"Thank you for joining our strategy workshop", I welcomed the management team. "We are in a hybrid setting with our colleagues in north and south America joining us virtually. As you know we've been working on new ways to gain insights into our businesses over the last year and have built up a team of hapticioners."
The white room in which we got together resembled very much to the immersive experience rooms we had been using for a couple of years now. Only that the projectors were missing and that the walls were padded to prevent anyone from getting hurt while trying to interact with the scenery.
Our data analytics and visualisation team was well versed when it came to showing data on 2d-Screens and even got into 3D-Models lately, but the possibility to actually interact with the data put us in front of a new challenge. We needed people who could invent things we did not know yet - how do you show a business process? How the result of complex calculations? How do you create a user interface to change 3D-Models and how do you animate them? How do people feel and understand what the data they see means?

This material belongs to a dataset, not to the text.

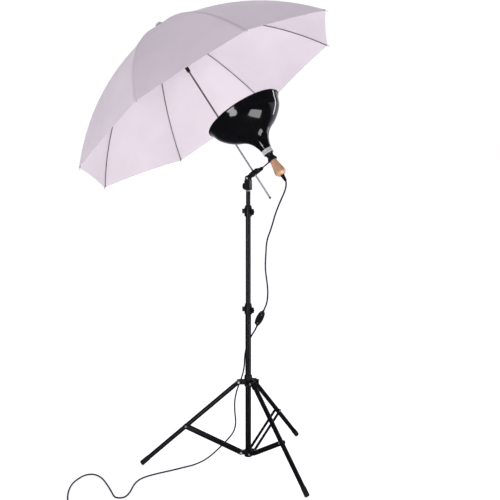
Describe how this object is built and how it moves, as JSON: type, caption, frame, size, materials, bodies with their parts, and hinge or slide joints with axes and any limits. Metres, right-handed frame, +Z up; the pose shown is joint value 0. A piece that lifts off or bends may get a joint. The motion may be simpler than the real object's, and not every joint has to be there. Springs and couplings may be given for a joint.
{
  "type": "umbrella studio light",
  "caption": "Photoflood lamp with a black bowl reflector and a wooden handle, on a folding light stand, shining through a white umbrella held in the same tilting bracket.",
  "frame": {"origin": "on the floor, on the axis of the stand's column", "axes": "+Z up the column; +X to the right and +Y away, seen from where the umbrella opens to the left"},
  "size_m": [1.1194, 1.3416, 2.0076],
  "materials": {
    "black_tube": "satin black enamel on steel tube",
    "black_plastic": "moulded black plastic",
    "pin_steel": "plated steel",
    "rubber": "matt rubber",
    "bright_steel": "bright plated steel",
    "bracket_metal": "dark grey cast metal",
    "bowl_paint": "gloss black outside, white inside",
    "socket_black": "black bakelite and moulded plastic",
    "bulb_glass": "frosted photoflood bulb",
    "handle_wood": "varnished turned wood",
    "cord_rubber": "black rubber lead",
    "umbrella_steel": "dark grey steel",
    "canopy_cloth": "translucent white nylon"
  },
  "bodies": {
    "stand": {"base_tube": "black_tube", "brace_collar": "black_plastic", "brace_pins": "pin_steel", "lower_lock_collar": "black_plastic", "lamp_cord": "cord_rubber", "mains_cord": "cord_rubber", "switch_body": "socket_black", "cord_coil": "cord_rubber", "plug": "socket_black"},
    "spreader": {"spreader_collar": "black_plastic", "spreader_pins": "pin_steel"},
    "spreader_knob": {"spreader_knob": "black_plastic"},
    "lower_lock_knob": {"lower_lock_knob": "black_plastic"},
    "middle": {"middle_tube": "black_tube", "upper_lock_collar": "black_plastic"},
    "upper_lock_knob": {"upper_lock_knob": "black_plastic"},
    "top": {"top_tube": "black_tube", "spigot": "bright_steel"},
    "bracket_base": {"bracket_base": "bracket_metal"},
    "bracket_base_knob": {"bracket_base_knob": "black_plastic"},
    "head": {"bracket_head": "bracket_metal"},
    "tilt_knob": {"tilt_knob": "bracket_metal"},
    "umbrella_knob": {"umbrella_knob": "bracket_metal"},
    "lamp": {"lamp_stem": "bright_steel", "reflector": "bowl_paint", "neck_ring": "bright_steel", "socket_body": "socket_black", "bulb": "bulb_glass", "handle": "handle_wood", "strain_relief": "socket_black"},
    "umbrella": {"umbrella_shaft": "umbrella_steel", "crown": "umbrella_steel", "canopy": "canopy_cloth"},
    "runner": {"runner": "umbrella_steel"},
    "switch_rocker": {"switch_rocker": "socket_black"},
    "leg_1": {"leg_tube_1": "black_tube", "foot_1": "rubber"},
    "brace_1": {"brace_1": "black_tube"},
    "leg_2": {"leg_tube_2": "black_tube", "foot_2": "rubber"},
    "brace_2": {"brace_2": "black_tube"},
    "leg_3": {"leg_tube_3": "black_tube", "foot_3": "rubber"},
    "brace_3": {"brace_3": "black_tube"},
    "rib_1": {"rib_1": "umbrella_steel"},
    "stretcher_1": {"stretcher_1": "umbrella_steel"},
    "rib_2": {"rib_2": "umbrella_steel"},
    "stretcher_2": {"stretcher_2": "umbrella_steel"},
    "rib_3": {"rib_3": "umbrella_steel"},
    "stretcher_3": {"stretcher_3": "umbrella_steel"},
    "rib_4": {"rib_4": "umbrella_steel"},
    "stretcher_4": {"stretcher_4": "umbrella_steel"},
    "rib_5": {"rib_5": "umbrella_steel"},
    "stretcher_5": {"stretcher_5": "umbrella_steel"},
    "rib_6": {"rib_6": "umbrella_steel"},
    "stretcher_6": {"stretcher_6": "umbrella_steel"},
    "rib_7": {"rib_7": "umbrella_steel"},
    "stretcher_7": {"stretcher_7": "umbrella_steel"},
    "rib_8": {"rib_8": "umbrella_steel"},
    "stretcher_8": {"stretcher_8": "umbrella_steel"}
  },
  "joints": [
    {"name": "spreader_slide", "type": "slide", "parent": "stand", "child": "spreader", "axis": [0, 0, 1], "range_m": [0, 0.2566]},
    {"name": "leg_1_fold", "type": "hinge", "parent": "spreader", "child": "leg_1", "pos_m": [-0.042, -0.00051, 0.376], "axis": [0.0122, -0.9999, 0], "range_deg": [0, 49.36]},
    {"name": "brace_1_fold", "type": "hinge", "parent": "stand", "child": "brace_1", "pos_m": [-0.032, -0.00039, 0.057], "axis": [0.0122, -0.9999, 0], "range_deg": [-61.65, 0]},
    {"name": "leg_2_fold", "type": "hinge", "parent": "spreader", "child": "leg_2", "pos_m": [0.02144, -0.03611, 0.376], "axis": [0.8599, 0.5105, 0], "range_deg": [0, 49.36]},
    {"name": "brace_2_fold", "type": "hinge", "parent": "stand", "child": "brace_2", "pos_m": [0.01634, -0.02752, 0.057], "axis": [0.8599, 0.5105, 0], "range_deg": [-61.65, 0]},
    {"name": "leg_3_fold", "type": "hinge", "parent": "spreader", "child": "leg_3", "pos_m": [0.02055, 0.03663, 0.376], "axis": [-0.8721, 0.4894, 0], "range_deg": [0, 49.36]},
    {"name": "brace_3_fold", "type": "hinge", "parent": "stand", "child": "brace_3", "pos_m": [0.01566, 0.02791, 0.057], "axis": [-0.8721, 0.4894, 0], "range_deg": [-61.65, 0]},
    {"name": "spreader_knob_turn", "type": "hinge", "parent": "spreader", "child": "spreader_knob", "pos_m": [0, 0, 0.378], "axis": [0.9999, 0.0122, 0], "range_deg": [0, 360]},
    {"name": "lower_lock_knob_turn", "type": "hinge", "parent": "stand", "child": "lower_lock_knob", "pos_m": [0, 0, 0.698], "axis": [0.6691, -0.7431, 0], "range_deg": [0, 360]},
    {"name": "middle_slide", "type": "slide", "parent": "stand", "child": "middle", "axis": [0, 0, 1], "range_m": [-0.37, 0.15], "deforming": ["mains_cord"]},
    {"name": "upper_lock_knob_turn", "type": "hinge", "parent": "middle", "child": "upper_lock_knob", "pos_m": [0, 0, 1.124], "axis": [0.6691, -0.7431, 0], "range_deg": [0, 360]},
    {"name": "top_slide", "type": "slide", "parent": "middle", "child": "top", "axis": [0, 0, 1], "range_m": [-0.055, 0.42]},
    {"name": "bracket_swivel", "type": "hinge", "parent": "top", "child": "bracket_base", "pos_m": [0, 0, 1.23], "axis": [0, 0, 1], "range_deg": [-90, 90]},
    {"name": "bracket_base_knob_turn", "type": "hinge", "parent": "bracket_base", "child": "bracket_base_knob", "pos_m": [0, 0, 1.232], "axis": [-0.9001, 0.4357, 0], "range_deg": [0, 360]},
    {"name": "head_tilt", "type": "hinge", "parent": "bracket_base", "child": "head", "pos_m": [0, 0, 1.2682], "axis": [0.4357, 0.9001, 0], "range_deg": [-45, 35], "deforming": ["lamp_cord"]},
    {"name": "tilt_knob_turn", "type": "hinge", "parent": "bracket_base", "child": "tilt_knob", "pos_m": [0, 0, 1.2682], "axis": [0.4357, 0.9001, 0], "range_deg": [0, 360]},
    {"name": "umbrella_knob_turn", "type": "hinge", "parent": "head", "child": "umbrella_knob", "pos_m": [0.0255, -0.01235, 1.28892], "axis": [-0.4357, -0.9001, 0], "range_deg": [0, 360]},
    {"name": "lamp_swivel", "type": "hinge", "parent": "head", "child": "lamp", "pos_m": [0.05299, -0.02565, 1.30628], "axis": [0.2656, -0.9153, 0.3028], "range_deg": [-15, 30]},
    {"name": "umbrella_slide", "type": "slide", "parent": "head", "child": "umbrella", "axis": [-0.5312, 0.2571, 0.8073], "range_m": [-0.08, 0.08]},
    {"name": "runner_slide", "type": "slide", "parent": "umbrella", "child": "runner", "axis": [0.5312, -0.2571, -0.8073], "range_m": [0, 0.1195], "deforming": ["canopy"]},
    {"name": "rib_1_fold", "type": "hinge", "parent": "umbrella", "child": "rib_1", "pos_m": [-0.37495, 0.182, 1.91299], "axis": [0.399, 0.9165, -0.0293], "range_deg": [0, 22.05]},
    {"name": "stretcher_1_fold", "type": "hinge", "parent": "runner", "child": "stretcher_1", "pos_m": [-0.27315, 0.13294, 1.7652], "axis": [0.399, 0.9165, -0.0293], "range_deg": [-16.61, 0]},
    {"name": "rib_2_fold", "type": "hinge", "parent": "umbrella", "child": "rib_2", "pos_m": [-0.37438, 0.18864, 1.91125], "axis": [-0.2463, 0.8648, -0.4376], "range_deg": [0, 22.05]},
    {"name": "stretcher_2_fold", "type": "hinge", "parent": "runner", "child": "stretcher_2", "pos_m": [-0.27233, 0.14253, 1.76268], "axis": [-0.2463, 0.8648, -0.4376], "range_deg": [-16.61, 0]},
    {"name": "rib_3_fold", "type": "hinge", "parent": "umbrella", "child": "rib_3", "pos_m": [-0.37808, 0.193, 1.90742], "axis": [-0.7474, 0.3065, -0.5895], "range_deg": [0, 22.05]},
    {"name": "stretcher_3_fold", "type": "hinge", "parent": "runner", "child": "stretcher_3", "pos_m": [-0.27768, 0.14884, 1.75715], "axis": [-0.7474, 0.3065, -0.5895], "range_deg": [-16.61, 0]},
    {"name": "rib_4_fold", "type": "hinge", "parent": "umbrella", "child": "rib_4", "pos_m": [-0.38389, 0.19254, 1.90375], "axis": [-0.8106, -0.4313, -0.3961], "range_deg": [0, 22.05]},
    {"name": "stretcher_4_fold", "type": "hinge", "parent": "runner", "child": "stretcher_4", "pos_m": [-0.28607, 0.14817, 1.75185], "axis": [-0.8106, -0.4313, -0.3961], "range_deg": [-16.61, 0]},
    {"name": "rib_5_fold", "type": "hinge", "parent": "umbrella", "child": "rib_5", "pos_m": [-0.3884, 0.18751, 1.90238], "axis": [-0.399, -0.9165, 0.0293], "range_deg": [0, 22.05]},
    {"name": "stretcher_5_fold", "type": "hinge", "parent": "runner", "child": "stretcher_5", "pos_m": [-0.29258, 0.14091, 1.74987], "axis": [-0.399, -0.9165, 0.0293], "range_deg": [-16.61, 0]},
    {"name": "rib_6_fold", "type": "hinge", "parent": "umbrella", "child": "rib_6", "pos_m": [-0.38897, 0.18087, 1.90412], "axis": [0.2463, -0.8648, 0.4376], "range_deg": [0, 22.05]},
    {"name": "stretcher_6_fold", "type": "hinge", "parent": "runner", "child": "stretcher_6", "pos_m": [-0.29341, 0.13132, 1.75239], "axis": [0.2463, -0.8648, 0.4376], "range_deg": [-16.61, 0]},
    {"name": "rib_7_fold", "type": "hinge", "parent": "umbrella", "child": "rib_7", "pos_m": [-0.38527, 0.17651, 1.90795], "axis": [0.7474, -0.3065, 0.5895], "range_deg": [0, 22.05]},
    {"name": "stretcher_7_fold", "type": "hinge", "parent": "runner", "child": "stretcher_7", "pos_m": [-0.28806, 0.12501, 1.75792], "axis": [0.7474, -0.3065, 0.5895], "range_deg": [-16.61, 0]},
    {"name": "rib_8_fold", "type": "hinge", "parent": "umbrella", "child": "rib_8", "pos_m": [-0.37946, 0.17697, 1.91162], "axis": [0.8106, 0.4313, 0.3961], "range_deg": [0, 22.05]},
    {"name": "stretcher_8_fold", "type": "hinge", "parent": "runner", "child": "stretcher_8", "pos_m": [-0.27967, 0.12568, 1.76322], "axis": [0.8106, 0.4313, 0.3961], "range_deg": [-16.61, 0]},
    {"name": "switch_rocker_tip", "type": "hinge", "parent": "stand", "child": "switch_rocker", "pos_m": [0.05125, -0.04113, 0.66455], "axis": [0.9337, 0, -0.3581], "range_deg": [-8, 8]}
  ],
  "couplings": [
    {"joint": "leg_1_fold", "follows": "spreader_slide", "rad_per_m": 3.3539},
    {"joint": "brace_1_fold", "follows": "spreader_slide", "rad_per_m": -4.1897},
    {"joint": "leg_2_fold", "follows": "spreader_slide", "rad_per_m": 3.3539},
    {"joint": "brace_2_fold", "follows": "spreader_slide", "rad_per_m": -4.1897},
    {"joint": "leg_3_fold", "follows": "spreader_slide", "rad_per_m": 3.3539},
    {"joint": "brace_3_fold", "follows": "spreader_slide", "rad_per_m": -4.1897},
    {"joint": "rib_1_fold", "follows": "runner_slide", "rad_per_m": 3.2132},
    {"joint": "stretcher_1_fold", "follows": "runner_slide", "rad_per_m": -2.4184},
    {"joint": "rib_2_fold", "follows": "runner_slide", "rad_per_m": 3.2132},
    {"joint": "stretcher_2_fold", "follows": "runner_slide", "rad_per_m": -2.4184},
    {"joint": "rib_3_fold", "follows": "runner_slide", "rad_per_m": 3.2132},
    {"joint": "stretcher_3_fold", "follows": "runner_slide", "rad_per_m": -2.4184},
    {"joint": "rib_4_fold", "follows": "runner_slide", "rad_per_m": 3.2132},
    {"joint": "stretcher_4_fold", "follows": "runner_slide", "rad_per_m": -2.4184},
    {"joint": "rib_5_fold", "follows": "runner_slide", "rad_per_m": 3.2132},
    {"joint": "stretcher_5_fold", "follows": "runner_slide", "rad_per_m": -2.4184},
    {"joint": "rib_6_fold", "follows": "runner_slide", "rad_per_m": 3.2132},
    {"joint": "stretcher_6_fold", "follows": "runner_slide", "rad_per_m": -2.4184},
    {"joint": "rib_7_fold", "follows": "runner_slide", "rad_per_m": 3.2132},
    {"joint": "stretcher_7_fold", "follows": "runner_slide", "rad_per_m": -2.4184},
    {"joint": "rib_8_fold", "follows": "runner_slide", "rad_per_m": 3.2132},
    {"joint": "stretcher_8_fold", "follows": "runner_slide", "rad_per_m": -2.4184}
  ]
}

Many of the answeres and tools were available, but we needed to bring it all together to make the Matrix happen in real-life. The technology behind combined classical technology and high-performance computing systems but as well machine learning. The ML helped to create and shape the experience and ensured at the same time, that the new visual and haptical models were understandable to the users:
"Let's start" I suggested, and the room went dark. The lasers came to live and projected a bar chart with last year's performance figures in the middle of the room.
We made the experience that it was important to start with forms the audience was used to. If you jump off into the unknown straight away, you lose people along the way.

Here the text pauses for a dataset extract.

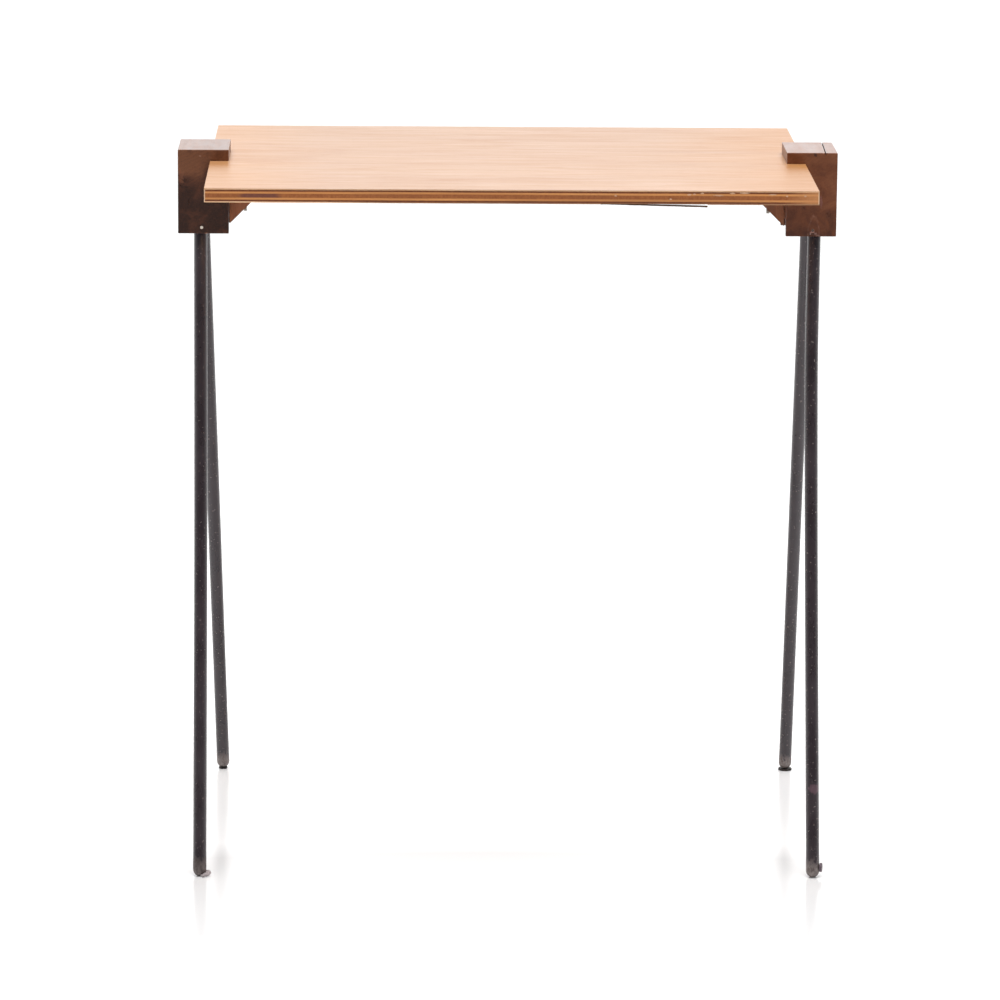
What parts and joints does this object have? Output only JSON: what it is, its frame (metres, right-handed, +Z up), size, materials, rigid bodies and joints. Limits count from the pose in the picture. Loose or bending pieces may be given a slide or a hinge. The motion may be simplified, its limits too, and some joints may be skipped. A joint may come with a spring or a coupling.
{
  "type": "folding tray table",
  "caption": "Folding tray table with a plywood top held in two slotted dark wood end blocks, on splayed black rod legs that fold inward under the top.",
  "frame": {"origin": "on the floor, below the middle of the top", "axes": "+X to the right along the table's length, +Y to the back, +Z up; the front is -Y"},
  "size_m": [0.643, 0.424, 0.685],
  "materials": {
    "face_veneer": "pale face veneer under thin clear lacquer",
    "dark_ply": "end-grain cross plies, bare",
    "light_ply": "long-grain plies, bare",
    "dark_wood": "dark brown stained hardwood, glossy lacquer",
    "gusset_wood": "brown stained wood, satin",
    "black_paint": "glossy black enamel on steel rod",
    "pin_steel": "plain steel",
    "screw_steel": "darkened steel",
    "pad_rubber": "dull dark rubber"
  },
  "bodies": {
    "table": {"top_face_veneer": "face_veneer", "upper_cross_band": "dark_ply", "upper_inner_ply": "light_ply", "core_ply": "dark_ply", "lower_inner_ply": "light_ply", "lower_cross_band": "dark_ply", "bottom_face_veneer": "face_veneer", "left_end_block": "dark_wood", "right_end_block": "dark_wood", "left_gusset": "gusset_wood", "right_gusset": "gusset_wood", "gusset_side_screws": "screw_steel", "gusset_top_screws": "screw_steel", "left_hinge_pin": "pin_steel", "right_hinge_pin": "pin_steel"},
    "left_leg_frame": {"left_hinge_sleeve": "pin_steel", "left_hinge_bushes": "pin_steel", "left_front_leg": "black_paint", "left_rear_leg": "black_paint", "left_front_foot_pad": "pad_rubber", "left_rear_foot_pad": "pad_rubber"},
    "right_leg_frame": {"right_hinge_sleeve": "pin_steel", "right_hinge_bushes": "pin_steel", "right_front_leg": "black_paint", "right_rear_leg": "black_paint", "right_front_foot_pad": "pad_rubber", "right_rear_foot_pad": "pad_rubber"}
  },
  "joints": [
    {"name": "left_leg_fold", "type": "hinge", "parent": "table", "child": "left_leg_frame", "pos_m": [-0.2985, 0, 0.6085], "axis": [0, -1, 0], "range_deg": [0, 90]},
    {"name": "right_leg_fold", "type": "hinge", "parent": "table", "child": "right_leg_frame", "pos_m": [0.2985, 0, 0.6085], "axis": [0, 1, 0], "range_deg": [0, 87]}
  ]
}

Lisa, the lead of our hapticioners team started to explain the meaning of the different elements of the chart. Then she touched the bars and modified the scale to point out the relationships between the bars.
"Let's look at the dependencies.." were her words when she swiped away the bar chart. What she now crafted using her hands and the ML of the room showed how our supply chain worked – as a hologram, across the whole room.
She took the group along the process, walking through the room and explaining the different elements.
"What happens when we get short on raw material", someone asked.
"Let's simulate that. Let's assume that we have a shortage in north America with our main supplier", she suggested and touched with her hands the part of the hologram representing the flow of raw material to our different production sites.
The part was enlarged, and Lisa added a time-series control for the future. She simply drew a line with her fingertips representing the decline in supply in the time-series. With a snip of her fingers, the part was reduced to its original size. "Time series future" she spoke out loud and a new control opened in front of her. Again, she used her hands to describe an interval, adding "52 weeks simulation" to the room control and "go".
The model started to become alive, showing how the decrease of supply impacted the different elements of the network.
"Let's add a stock site in north America plant one", one of the remote participants suggested. I was surprised to hear her voice – I had not noticed her joining the workshop, but there she was, standing right behind me.
Lisa added the stock site and we ran through a few simulations, using the classical analytics view on one of the walls to track results and variants, playing with different parameters.
The result of the simulations was the basis for our investment proposal for the coming year, among other twists to our corporate strategy.
Is this a way in which we might perform business planning in the future? Will we be able to overcome the cumbersome VR-Glasses and gloves to interact directly with 3D-representations of data and process?
And – how will those look like? Imagining a supply chain is relatively easy as physical goods movement is involved, but how will we visualise free operating cash flow in a hologram?
One thing I'm pretty sure of though is that the field of "haptifying" data will become key to when we look into the future – and the "hapticioners" need analytical, architectural, and business skills.